*EXERCISE*
From the line with "dome = cap_solid(x, z, face, CUP_RADIUS, CUP_DEEP)" to the line with "cad_parts[node].hide_render = cad_parts[node].hide_viewport", both lines included, set down exactly those lines, please, and no others.

_ _ _ _ _

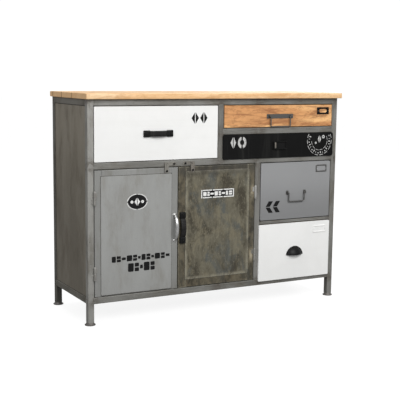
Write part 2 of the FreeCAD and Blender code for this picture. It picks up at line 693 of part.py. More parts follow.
def grey_drawer():
    x0, x1, z0, z1 = inset(GREY_OPENING, GREY_GAP)
    save("grey_drawer_front", pan(x0, x1, z0, z1, FRONT, FRONT + PAN_DEEP, 6.0))
    save("grey_drawer_box", core_board(inset(GREY_OPENING, GREY_GAP + SHEET), FRONT + SHEET, 6.0),
         *drawer_box(GREY_OPENING, GREY_HEAD))
    save("grey_drawer_runners", *slide_pair(GREY_OPENING, z0 + 90))
    save("grey_label_holder", label_holder(503.5, 574.0, 56, 31, FRONT, 3.0, 5.0))
    face = FRONT - SHEET
    eyes = []
    for way in (-1, 1):
        x = GREY_MIDDLE + (GREY_BAIL_HALF + LUG_OFFSET) * way
        base = rounded_block(x - 6, x + 6, face, FRONT, GREY_BAIL_Z - 9, GREY_BAIL_Z + 9,
                             "y", 3.0)
        eyes.append(base.fuse(lug(x, GREY_BAIL_Z, face)))
    save("grey_bail_eyes", *eyes)
    save("grey_bail", bail(GREY_MIDDLE, face - BAIL_OUT, GREY_BAIL_Z, GREY_BAIL_HALF,
                           GREY_BAIL_DROP, GREY_BAIL_BEND))


def low_drawer():
    """The low front hangs a little to the left of its opening."""
    face = FRONT - LOW_PROUD
    x0, x1, z0, z1 = over(LOW_OPENING, LOW_OVER)
    save("low_drawer_front", pan(x0, x1, z0, z1, face, FRONT - 0.5, 5.0))
    board = (LOW_OPENING[0] + PAN_INSIDE, x1 - SHEET, LOW_OPENING[2] + PAN_INSIDE, z1 - SHEET)
    save("low_drawer_box", core_board(board, face + SHEET, 5.0),
         *drawer_box(LOW_OPENING, LOW_HEAD))
    save("low_drawer_runners", *slide_pair(LOW_OPENING, LOW_OPENING[2] + 80))
    save("low_label_holder", label_holder(496.0, 309.0, 66, 31, face, 3.0, 5.0))
    cup_pull(CUP_X, CUP_Z, face)


def cap_solid(x, z, face, radius, deep):
    """A shallow round dome that stands out of the face towards the front."""
    crown = Vector(x, face - deep, z)
    rim = Vector(x + radius, face, z)
    sphere = (radius ** 2 + deep ** 2) / (2 * deep)
    lean = math.atan2(radius, sphere - deep) / 2
    half_way = Vector(x + sphere * math.sin(lean), face - deep + sphere * (1 - math.cos(lean)), z)
    outline = [Part.Arc(crown, half_way, rim).toShape(),
               Part.LineSegment(rim, Vector(x, face, z)).toShape(),
               Part.LineSegment(Vector(x, face, z), crown).toShape()]
    return Part.Face(Part.Wire(outline)).revolve(Vector(x, face, z), Vector(0, 1, 0), 360)


def cup_pull(x, z, face):
    """A cup pull: the upper part of a hollow dome, open at the bottom, with a flat flange."""
    flange = disc(x, z, CUP_FLANGE, face - 1.5, face)
    dome = cap_solid(x, z, face, CUP_RADIUS, CUP_DEEP)
    hollow = cap_solid(x, z, face, CUP_RADIUS - CUP_WALL, CUP_DEEP - CUP_WALL)
    below = block(x - 50, x + 50, face - 30, face + 1, z - 50, z + CUP_OPEN)
    save("low_cup_pull", flange.fuse(dome).cut(hollow).cut(below).removeSplitter())


frame()
feet()
panels()
brackets()
top()
hinges_on_frame()
door("left", IN_LEFT + DOOR_GAP, DOOR_SPLIT - DOOR_GAP / 2 - 0.25, LEFT_STILE, LEFT_SHEET,
     BOW_X, (BOW_Z - BOW_SPAN / 2, BOW_Z + BOW_SPAN / 2), LEFT_LATCH_X, LEFT_HINGES,
     LEFT_HINGE_X, 1)
door("right", DOOR_SPLIT + DOOR_GAP / 2 + 0.25, POST_LOWER - DOOR_GAP, RIGHT_STILE, RIGHT_SHEET,
     STRAP_X, (STRAP_Z - STRAP_BOLTS / 2, STRAP_Z + STRAP_BOLTS / 2), RIGHT_LATCH_X,
     RIGHT_HINGES, RIGHT_HINGE_X, -1)
bow_handle()
strap_handle("right_door_grip_caps", "right_door_grip", STRAP_X, STRAP_Z, True, True)
latch_tab("left_latch_tab", LEFT_LATCH_X, 1)
latch_tab("right_latch_tab", RIGHT_LATCH_X, -1)
latch_keepers()
wide_drawer()
wood_drawer()
black_drawer()
grey_drawer()
low_drawer()
save("slide_channels", *CHANNELS)
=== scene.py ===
import json
import math
import random

import bmesh
import bpy
from mathutils import Matrix, Vector


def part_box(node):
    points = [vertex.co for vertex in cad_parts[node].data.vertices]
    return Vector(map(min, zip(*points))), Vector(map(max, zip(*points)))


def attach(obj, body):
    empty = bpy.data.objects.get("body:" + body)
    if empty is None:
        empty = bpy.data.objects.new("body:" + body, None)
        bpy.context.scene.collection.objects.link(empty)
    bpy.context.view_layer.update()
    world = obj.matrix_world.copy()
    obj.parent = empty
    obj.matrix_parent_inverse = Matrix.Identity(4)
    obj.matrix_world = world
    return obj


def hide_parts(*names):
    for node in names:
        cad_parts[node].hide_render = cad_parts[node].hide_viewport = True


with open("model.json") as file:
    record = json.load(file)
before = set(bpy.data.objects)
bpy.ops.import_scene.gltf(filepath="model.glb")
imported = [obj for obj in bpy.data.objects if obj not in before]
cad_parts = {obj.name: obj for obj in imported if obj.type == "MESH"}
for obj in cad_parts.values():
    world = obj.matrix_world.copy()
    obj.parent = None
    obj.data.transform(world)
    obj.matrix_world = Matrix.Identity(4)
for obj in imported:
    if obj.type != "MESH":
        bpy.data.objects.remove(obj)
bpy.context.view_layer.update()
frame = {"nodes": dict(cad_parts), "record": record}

# The looks of a steel and wood sideboard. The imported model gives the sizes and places. This
# script adds materials, detailed fittings, markings, the floor, the lights and the camera.
# Metres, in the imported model's own frame: +X to the right, +Y to the back, +Z up.

random.seed(7)
MM = 0.001
EVEN = (1, 1, 1)


def low(node):
    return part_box(node)[0]


def high(node):
    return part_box(node)[1]


def middle(node):
    return (low(node) + high(node)) / 2


def half_size(node):
    return (high(node) - low(node)) / 2


FRONT = low("front_rails").y            # the face of the steel frame
DOOR_FACE = low("left_door_sheet").y    # the face of the doors' raised sheets
BLACK_FACE = low("black_drawer_front").y
TUBE = 25.4 * MM
MIDDLE_RAIL = 608 * MM
# the undersides of the bottom, middle, top and divider rails
RAILS = (low("front_rails").z, MIDDLE_RAIL, high("front_rails").z - TUBE,
         high("drawer_divider_rails").z - TUBE)
JOINT_LEVELS = tuple(z + TUBE / 2 for z in RAILS)
JOINT_COLUMNS = tuple(x for node in ("front_legs", "front_mullions")
                      for x in (low(node).x + TUBE / 2, high(node).x - TUBE / 2))
HINGE_LEVELS = {"left_door": (0.204, 0.498), "right_door": (0.221, 0.486)}
MATERIALS = {}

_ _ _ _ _

*SOLUTION*
    dome = cap_solid(x, z, face, CUP_RADIUS, CUP_DEEP)
    hollow = cap_solid(x, z, face, CUP_RADIUS - CUP_WALL, CUP_DEEP - CUP_WALL)
    below = block(x - 50, x + 50, face - 30, face + 1, z - 50, z + CUP_OPEN)
    save("low_cup_pull", flange.fuse(dome).cut(hollow).cut(below).removeSplitter())


frame()
feet()
panels()
brackets()
top()
hinges_on_frame()
door("left", IN_LEFT + DOOR_GAP, DOOR_SPLIT - DOOR_GAP / 2 - 0.25, LEFT_STILE, LEFT_SHEET,
     BOW_X, (BOW_Z - BOW_SPAN / 2, BOW_Z + BOW_SPAN / 2), LEFT_LATCH_X, LEFT_HINGES,
     LEFT_HINGE_X, 1)
door("right", DOOR_SPLIT + DOOR_GAP / 2 + 0.25, POST_LOWER - DOOR_GAP, RIGHT_STILE, RIGHT_SHEET,
     STRAP_X, (STRAP_Z - STRAP_BOLTS / 2, STRAP_Z + STRAP_BOLTS / 2), RIGHT_LATCH_X,
     RIGHT_HINGES, RIGHT_HINGE_X, -1)
bow_handle()
strap_handle("right_door_grip_caps", "right_door_grip", STRAP_X, STRAP_Z, True, True)
latch_tab("left_latch_tab", LEFT_LATCH_X, 1)
latch_tab("right_latch_tab", RIGHT_LATCH_X, -1)
latch_keepers()
wide_drawer()
wood_drawer()
black_drawer()
grey_drawer()
low_drawer()
save("slide_channels", *CHANNELS)
=== scene.py ===
import json
import math
import random

import bmesh
import bpy
from mathutils import Matrix, Vector


def part_box(node):
    points = [vertex.co for vertex in cad_parts[node].data.vertices]
    return Vector(map(min, zip(*points))), Vector(map(max, zip(*points)))


def attach(obj, body):
    empty = bpy.data.objects.get("body:" + body)
    if empty is None:
        empty = bpy.data.objects.new("body:" + body, None)
        bpy.context.scene.collection.objects.link(empty)
    bpy.context.view_layer.update()
    world = obj.matrix_world.copy()
    obj.parent = empty
    obj.matrix_parent_inverse = Matrix.Identity(4)
    obj.matrix_world = world
    return obj


def hide_parts(*names):
    for node in names:
        cad_parts[node].hide_render = cad_parts[node].hide_viewport = True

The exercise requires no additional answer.